Cast: Chris Hemsworth, Viola Davis, Wei Tang, Leehom Wang, Ritchie Coster, John Ortiz, Holt McCallany, Andy On, Christian Borle

 
 
 

            Once upon a time, Michael Mann directed movies with strong female characters. There is no doubt that the subject matter in Mann’s films has always been very masculine, but hear me out. In The Last of the Mohicans, Madeleine Stowe’s portrayal as Cora matched the intensity given by Daniel Day-Lewis’ Hawkeye, mainly because she had moments of emotional stability, even when it seems like Hawkeye was about to lose it. In Heat, Ashley Judd’s Charlene betrays the cops by tipping her husband, Chris, about their plans, even after the police threatened to take away custody of her son. Even Marion Cotillard’s Billie Frechette doesn’t seem threatened by the cops in Public Enemies. I’d even go as far as to say that Gong Li was far tougher than most of the men in Miami Vice. In Mann’s latest film, Blackhat, he fails to portray Chen Li (played by Wei Tang) as a strong counterpart to Hathaway (played by Chris Hemsworth), since her essential function throughout the film is to just be his lover. When introduced in the film, Li is hailed as a very loyal person that does not crack under pressure and is an expert computer engineer. Her backstory certainly sounds promising, yet does Mann really allow us to see Li stay level under pressure and exhibit her intelligence as an expert in computers? Very rarely, if at all.

            The extreme stereotyping of women is not the only distraction in Blackhat. Its second major flaw are the number of plot holes that litter the script. At the beginning of the film, Mann gives the audience a bunch of close tracking shots of information moving through a cyber-channel, until whatever’s being sent arrives at a Chinese nuclear reactor. Predictably, it blows up, causing major concerns for the Chinese government. To track down the hacker that sent the encryption that causes a water pump to blow up the reactor, the Chinese government hires an intelligence officer named Chen Dawai (played by Leehom Wang). He agrees to do this assignment, under the condition that his sister, Chen Li—who again is supposed to be an expert computer engineer—accompanies him, since he believes that she is the only person he can truly trust with valuable information. Meanwhile in the United States, catastrophe strikes on Wall Streets, as a hacker raises the number on soy materials, which causes several people to cash out to a nice profit. At first, the U.S. government doesn’t know what to make of the issue, but they just assume that it is connected to the reactor explosion in China. Though it seems highly unlikely the two incidents are related, the screenwriters automatically play into the assumption that the audience wouldn’t question the impossibility, so they run with it (and, yes, the two are related in the film). To find this mysterious hacker, the United States agrees to work with the Chinese, so Dawai and Li arrive.

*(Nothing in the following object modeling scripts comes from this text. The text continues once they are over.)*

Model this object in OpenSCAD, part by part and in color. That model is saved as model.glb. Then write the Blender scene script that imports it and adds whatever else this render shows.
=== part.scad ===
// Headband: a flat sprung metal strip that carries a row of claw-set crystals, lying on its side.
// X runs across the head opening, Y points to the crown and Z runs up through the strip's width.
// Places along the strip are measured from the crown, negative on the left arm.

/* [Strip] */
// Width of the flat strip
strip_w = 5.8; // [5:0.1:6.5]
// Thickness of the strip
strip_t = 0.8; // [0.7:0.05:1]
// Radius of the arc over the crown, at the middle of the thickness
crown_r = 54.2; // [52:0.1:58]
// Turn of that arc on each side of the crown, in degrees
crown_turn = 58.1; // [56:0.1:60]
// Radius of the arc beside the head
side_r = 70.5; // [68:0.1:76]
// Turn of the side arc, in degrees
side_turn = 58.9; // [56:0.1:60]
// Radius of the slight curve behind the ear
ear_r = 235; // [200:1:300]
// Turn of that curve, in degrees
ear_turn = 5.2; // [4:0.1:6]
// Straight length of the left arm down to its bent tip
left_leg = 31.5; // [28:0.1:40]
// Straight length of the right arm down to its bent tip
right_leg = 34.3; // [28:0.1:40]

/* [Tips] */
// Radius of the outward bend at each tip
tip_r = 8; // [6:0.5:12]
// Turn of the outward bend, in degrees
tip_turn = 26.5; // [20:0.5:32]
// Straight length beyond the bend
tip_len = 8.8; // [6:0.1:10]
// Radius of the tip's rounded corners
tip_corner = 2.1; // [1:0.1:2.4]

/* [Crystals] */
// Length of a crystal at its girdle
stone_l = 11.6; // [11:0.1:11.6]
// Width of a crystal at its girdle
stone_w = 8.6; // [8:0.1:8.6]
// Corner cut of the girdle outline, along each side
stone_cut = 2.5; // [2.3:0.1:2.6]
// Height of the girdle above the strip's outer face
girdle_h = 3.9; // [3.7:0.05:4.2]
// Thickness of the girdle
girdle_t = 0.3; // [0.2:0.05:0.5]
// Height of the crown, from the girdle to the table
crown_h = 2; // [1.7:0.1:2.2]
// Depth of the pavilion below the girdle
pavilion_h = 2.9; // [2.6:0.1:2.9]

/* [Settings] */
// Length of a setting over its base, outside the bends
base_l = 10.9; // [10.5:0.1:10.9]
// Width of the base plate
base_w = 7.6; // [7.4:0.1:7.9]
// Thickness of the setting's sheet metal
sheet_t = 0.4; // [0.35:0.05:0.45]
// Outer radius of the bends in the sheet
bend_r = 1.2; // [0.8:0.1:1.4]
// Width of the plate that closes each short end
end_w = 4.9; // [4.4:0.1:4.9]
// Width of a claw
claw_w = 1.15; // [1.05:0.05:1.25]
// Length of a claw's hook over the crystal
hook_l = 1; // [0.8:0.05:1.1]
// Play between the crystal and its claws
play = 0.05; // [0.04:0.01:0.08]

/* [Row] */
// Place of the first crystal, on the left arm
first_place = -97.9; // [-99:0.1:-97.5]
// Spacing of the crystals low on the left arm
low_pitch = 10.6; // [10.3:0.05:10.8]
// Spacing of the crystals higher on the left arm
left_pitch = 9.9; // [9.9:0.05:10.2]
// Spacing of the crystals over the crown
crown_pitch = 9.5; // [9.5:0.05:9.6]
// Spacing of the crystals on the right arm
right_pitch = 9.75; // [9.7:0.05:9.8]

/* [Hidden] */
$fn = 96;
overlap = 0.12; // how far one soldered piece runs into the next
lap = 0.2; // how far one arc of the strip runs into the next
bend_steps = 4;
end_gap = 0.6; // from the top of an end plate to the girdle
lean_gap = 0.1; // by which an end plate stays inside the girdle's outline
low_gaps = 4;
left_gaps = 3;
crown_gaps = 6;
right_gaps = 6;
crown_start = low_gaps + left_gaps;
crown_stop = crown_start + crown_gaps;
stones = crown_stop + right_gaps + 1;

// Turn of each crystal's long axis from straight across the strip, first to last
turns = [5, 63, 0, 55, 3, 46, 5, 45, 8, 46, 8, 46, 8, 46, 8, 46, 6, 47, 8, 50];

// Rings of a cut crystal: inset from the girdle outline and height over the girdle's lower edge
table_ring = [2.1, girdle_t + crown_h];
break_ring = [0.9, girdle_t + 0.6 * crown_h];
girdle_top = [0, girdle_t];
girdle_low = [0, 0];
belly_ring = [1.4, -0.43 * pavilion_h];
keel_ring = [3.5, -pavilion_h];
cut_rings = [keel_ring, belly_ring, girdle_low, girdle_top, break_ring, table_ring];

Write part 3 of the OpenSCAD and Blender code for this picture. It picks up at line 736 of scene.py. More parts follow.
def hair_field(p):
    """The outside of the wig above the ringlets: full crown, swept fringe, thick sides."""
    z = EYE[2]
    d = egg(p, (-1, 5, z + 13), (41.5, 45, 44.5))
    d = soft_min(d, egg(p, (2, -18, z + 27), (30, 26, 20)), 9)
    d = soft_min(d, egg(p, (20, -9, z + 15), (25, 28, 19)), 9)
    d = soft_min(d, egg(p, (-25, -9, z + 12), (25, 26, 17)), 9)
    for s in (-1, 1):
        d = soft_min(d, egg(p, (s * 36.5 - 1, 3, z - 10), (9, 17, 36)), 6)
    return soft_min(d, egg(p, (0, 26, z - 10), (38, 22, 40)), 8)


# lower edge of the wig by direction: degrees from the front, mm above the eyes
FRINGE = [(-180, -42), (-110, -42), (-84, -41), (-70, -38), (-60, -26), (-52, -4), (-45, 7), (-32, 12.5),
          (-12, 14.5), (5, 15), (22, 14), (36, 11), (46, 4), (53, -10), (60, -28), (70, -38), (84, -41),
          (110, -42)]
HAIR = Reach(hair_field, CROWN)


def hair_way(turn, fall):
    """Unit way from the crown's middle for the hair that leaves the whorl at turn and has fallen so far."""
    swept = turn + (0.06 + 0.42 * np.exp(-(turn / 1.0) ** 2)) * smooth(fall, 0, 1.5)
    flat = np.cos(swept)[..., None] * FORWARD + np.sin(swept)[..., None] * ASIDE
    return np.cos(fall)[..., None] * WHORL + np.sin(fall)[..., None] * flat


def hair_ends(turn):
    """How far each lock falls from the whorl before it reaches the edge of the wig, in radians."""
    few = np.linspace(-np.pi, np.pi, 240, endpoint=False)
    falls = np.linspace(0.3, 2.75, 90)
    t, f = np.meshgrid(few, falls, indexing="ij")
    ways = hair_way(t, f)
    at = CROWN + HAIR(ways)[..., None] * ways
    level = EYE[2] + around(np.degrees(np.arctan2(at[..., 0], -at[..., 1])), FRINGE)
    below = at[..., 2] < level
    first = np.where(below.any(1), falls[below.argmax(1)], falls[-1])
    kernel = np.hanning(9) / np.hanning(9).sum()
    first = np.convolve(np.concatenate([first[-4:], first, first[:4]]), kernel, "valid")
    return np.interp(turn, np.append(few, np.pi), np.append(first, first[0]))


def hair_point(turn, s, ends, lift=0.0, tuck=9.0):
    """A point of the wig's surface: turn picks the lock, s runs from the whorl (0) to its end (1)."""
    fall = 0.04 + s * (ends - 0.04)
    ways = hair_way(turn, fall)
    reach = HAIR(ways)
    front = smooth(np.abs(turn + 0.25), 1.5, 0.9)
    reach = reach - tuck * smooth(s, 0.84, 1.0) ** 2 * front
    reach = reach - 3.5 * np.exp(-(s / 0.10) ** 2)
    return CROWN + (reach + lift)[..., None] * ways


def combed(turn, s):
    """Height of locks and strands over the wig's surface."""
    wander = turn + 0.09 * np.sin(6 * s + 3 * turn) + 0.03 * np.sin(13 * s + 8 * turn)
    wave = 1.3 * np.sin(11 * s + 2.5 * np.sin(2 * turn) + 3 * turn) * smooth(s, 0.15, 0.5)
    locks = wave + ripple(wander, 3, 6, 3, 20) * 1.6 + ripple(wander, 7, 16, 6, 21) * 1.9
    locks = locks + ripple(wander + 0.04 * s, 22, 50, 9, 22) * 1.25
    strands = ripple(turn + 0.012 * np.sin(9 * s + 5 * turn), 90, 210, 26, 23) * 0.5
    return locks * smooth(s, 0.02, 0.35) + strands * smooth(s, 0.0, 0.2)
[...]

            Once in America, Dawai starts calling the shots, demanding the United States release a hacker named Hathaway from prison. Predictably, the U.S. intelligence officers of this mission—Carol Burrett (played by Viola Davis) and Henry Pollack (played by John Ortiz)—do not like being ordered to release a prisoner, but we soon find out Hathaway’s true worth. Before being sent to prison, Hathaway wrote an elaborate code that the same hacker used. As the architect behind the very thing that has caused this chaos, Hathaway is the only person alive intelligent enough to sort through the code to trace where the hacker might be and what his/her next line of attack might be. Hathaway is granted a temporary release, but he does not enjoy the idea of going back to prison for doing something of great worth to save the world. The U.S. intelligence officers agree to allow him limited access to computers as he does this job (yet this is a ridiculous plot hole, since he needs a ton of access just to track the coordinates of the hacker).

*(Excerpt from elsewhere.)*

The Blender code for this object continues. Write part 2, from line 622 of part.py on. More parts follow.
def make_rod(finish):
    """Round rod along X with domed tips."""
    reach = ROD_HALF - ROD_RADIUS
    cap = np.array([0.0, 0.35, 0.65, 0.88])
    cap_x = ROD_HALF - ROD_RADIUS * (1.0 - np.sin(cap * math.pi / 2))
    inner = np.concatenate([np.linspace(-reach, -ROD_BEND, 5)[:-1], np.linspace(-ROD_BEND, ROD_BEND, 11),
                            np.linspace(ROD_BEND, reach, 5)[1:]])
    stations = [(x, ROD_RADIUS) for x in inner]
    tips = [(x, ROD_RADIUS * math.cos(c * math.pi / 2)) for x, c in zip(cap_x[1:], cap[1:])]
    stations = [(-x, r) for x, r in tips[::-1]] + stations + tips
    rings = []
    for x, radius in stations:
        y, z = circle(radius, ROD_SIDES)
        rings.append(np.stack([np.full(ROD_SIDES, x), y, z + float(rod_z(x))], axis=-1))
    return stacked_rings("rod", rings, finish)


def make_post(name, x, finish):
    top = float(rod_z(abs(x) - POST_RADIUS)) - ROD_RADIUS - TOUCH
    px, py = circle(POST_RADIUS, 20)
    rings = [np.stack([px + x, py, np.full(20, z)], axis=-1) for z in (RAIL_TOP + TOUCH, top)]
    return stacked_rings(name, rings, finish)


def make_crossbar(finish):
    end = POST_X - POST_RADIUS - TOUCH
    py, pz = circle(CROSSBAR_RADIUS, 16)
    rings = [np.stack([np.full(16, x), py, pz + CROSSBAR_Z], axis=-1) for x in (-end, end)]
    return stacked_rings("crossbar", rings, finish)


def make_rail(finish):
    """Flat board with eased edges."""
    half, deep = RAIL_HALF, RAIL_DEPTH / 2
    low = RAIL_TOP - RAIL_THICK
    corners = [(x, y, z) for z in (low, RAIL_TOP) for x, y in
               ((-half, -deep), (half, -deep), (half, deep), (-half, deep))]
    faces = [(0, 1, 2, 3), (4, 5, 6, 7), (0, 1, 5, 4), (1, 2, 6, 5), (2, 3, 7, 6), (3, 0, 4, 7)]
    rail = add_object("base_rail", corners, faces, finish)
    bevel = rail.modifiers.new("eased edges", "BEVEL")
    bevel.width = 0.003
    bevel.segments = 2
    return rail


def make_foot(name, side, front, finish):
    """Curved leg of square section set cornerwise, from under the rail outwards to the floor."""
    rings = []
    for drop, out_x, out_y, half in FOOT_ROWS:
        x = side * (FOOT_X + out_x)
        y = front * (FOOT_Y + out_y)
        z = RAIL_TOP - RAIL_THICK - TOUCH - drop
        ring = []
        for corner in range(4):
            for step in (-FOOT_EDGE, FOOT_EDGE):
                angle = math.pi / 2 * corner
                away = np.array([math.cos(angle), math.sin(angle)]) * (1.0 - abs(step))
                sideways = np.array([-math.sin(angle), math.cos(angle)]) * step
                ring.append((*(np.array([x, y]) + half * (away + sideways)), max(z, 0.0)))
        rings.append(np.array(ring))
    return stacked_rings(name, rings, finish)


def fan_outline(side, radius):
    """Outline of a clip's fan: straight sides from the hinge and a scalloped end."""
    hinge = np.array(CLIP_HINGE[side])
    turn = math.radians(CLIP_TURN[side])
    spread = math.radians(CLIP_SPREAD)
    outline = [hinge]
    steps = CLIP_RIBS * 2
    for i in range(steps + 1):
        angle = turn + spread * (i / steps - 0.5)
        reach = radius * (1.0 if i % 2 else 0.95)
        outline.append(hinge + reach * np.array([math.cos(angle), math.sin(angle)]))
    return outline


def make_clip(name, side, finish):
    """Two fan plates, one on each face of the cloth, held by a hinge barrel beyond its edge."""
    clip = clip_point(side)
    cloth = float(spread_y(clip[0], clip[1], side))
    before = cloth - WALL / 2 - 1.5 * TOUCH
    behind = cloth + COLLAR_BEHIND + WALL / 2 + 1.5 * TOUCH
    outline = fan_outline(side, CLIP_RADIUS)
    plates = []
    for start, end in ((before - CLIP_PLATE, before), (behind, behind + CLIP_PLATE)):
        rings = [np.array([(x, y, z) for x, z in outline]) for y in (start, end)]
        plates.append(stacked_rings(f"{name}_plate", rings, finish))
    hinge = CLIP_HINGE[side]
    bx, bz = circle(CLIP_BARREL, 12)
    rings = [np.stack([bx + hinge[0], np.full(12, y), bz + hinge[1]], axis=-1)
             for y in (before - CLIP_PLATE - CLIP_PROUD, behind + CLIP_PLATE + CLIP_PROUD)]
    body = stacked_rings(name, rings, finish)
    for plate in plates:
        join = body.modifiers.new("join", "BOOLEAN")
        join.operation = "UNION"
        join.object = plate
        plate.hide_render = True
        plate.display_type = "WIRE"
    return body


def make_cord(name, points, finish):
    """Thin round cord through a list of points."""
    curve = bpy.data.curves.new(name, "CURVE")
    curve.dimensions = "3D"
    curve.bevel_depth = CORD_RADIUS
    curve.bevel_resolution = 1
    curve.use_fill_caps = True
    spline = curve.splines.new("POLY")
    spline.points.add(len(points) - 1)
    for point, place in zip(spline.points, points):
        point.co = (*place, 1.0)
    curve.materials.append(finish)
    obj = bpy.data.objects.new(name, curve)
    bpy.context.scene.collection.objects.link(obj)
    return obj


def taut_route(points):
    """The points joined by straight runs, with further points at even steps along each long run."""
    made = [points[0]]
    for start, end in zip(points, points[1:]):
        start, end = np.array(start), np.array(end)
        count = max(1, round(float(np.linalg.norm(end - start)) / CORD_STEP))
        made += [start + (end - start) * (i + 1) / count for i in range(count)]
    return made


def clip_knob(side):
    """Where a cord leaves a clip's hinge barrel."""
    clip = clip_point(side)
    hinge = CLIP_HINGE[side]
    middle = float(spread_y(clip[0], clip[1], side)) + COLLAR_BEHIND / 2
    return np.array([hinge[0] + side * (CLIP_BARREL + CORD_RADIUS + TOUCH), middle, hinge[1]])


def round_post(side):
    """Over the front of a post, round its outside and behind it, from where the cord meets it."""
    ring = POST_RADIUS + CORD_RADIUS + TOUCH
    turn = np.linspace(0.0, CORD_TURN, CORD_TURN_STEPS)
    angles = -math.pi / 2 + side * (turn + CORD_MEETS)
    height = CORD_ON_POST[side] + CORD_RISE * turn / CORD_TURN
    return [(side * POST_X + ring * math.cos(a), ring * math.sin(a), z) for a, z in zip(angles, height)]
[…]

            Soon after, Dawai gets preoccupied doing God knows what, leaving Hathaway alone with Li. At this point in the film, it is as if the screenwriters had a difficult time justifying how to get Hathaway and Li alone, leading to their predictable fling. While working, Hathaway finds little clues along the way that lead the team closer to the hacker, in between moments of sleeping with Li. When Dawai finds out about their affair, he tends to just shrug it off as if it’s no big deal, saying, “This is the happiest she’s been in years.” His only real concern is if Hathaway can stay out of trouble and to avoid prison time if he is to take this relationship seriously, in which Hathaway intends to (but again, predictably, he later gets involved in a situation in which the U.S. wants him thrown back in jail for hacking into a program called “Black Widow,” making him a fugitive again for a better part of the film).





            True to his form, Mann’s auteur style—which consists of grainy film, handheld cameras, and relentless violence—is on full display. Even though Mann’s films today are not quite of the caliber that they were in the nineties, any enthusiasts of cinema can respect how he remains true to his form. In many scenes, which involve explosions, gun shots, and knife fights, Mann makes the moments seem real, as if watching a documentary, since the handheld camera gets the audience up close to the action. The grainy film quality fits the mood of its theme, which seems grimy and full of sleazy character. On top of that, the movie is about an underworld of hackers, so contrasting distorted photography in an age of advanced technology seems to fortify why characters like Hathaway and Dawai are never sure about whether just one hacker is behind the two catastrophic events.

            I have to admit that it is painful to watch Mann regress into mediocrity. In the nineties, back when my curiosity for film was fresh, Mann’s work was a staple for how I measured excellence. The Last of the Mohicans, Heat, and The Insider are all excellent films, each deserving of making top fifty lists of nineties films. However, Blackhat is just another film that leaves fans of his work wondering if he’ll ever recapture the magic he had in the nineties.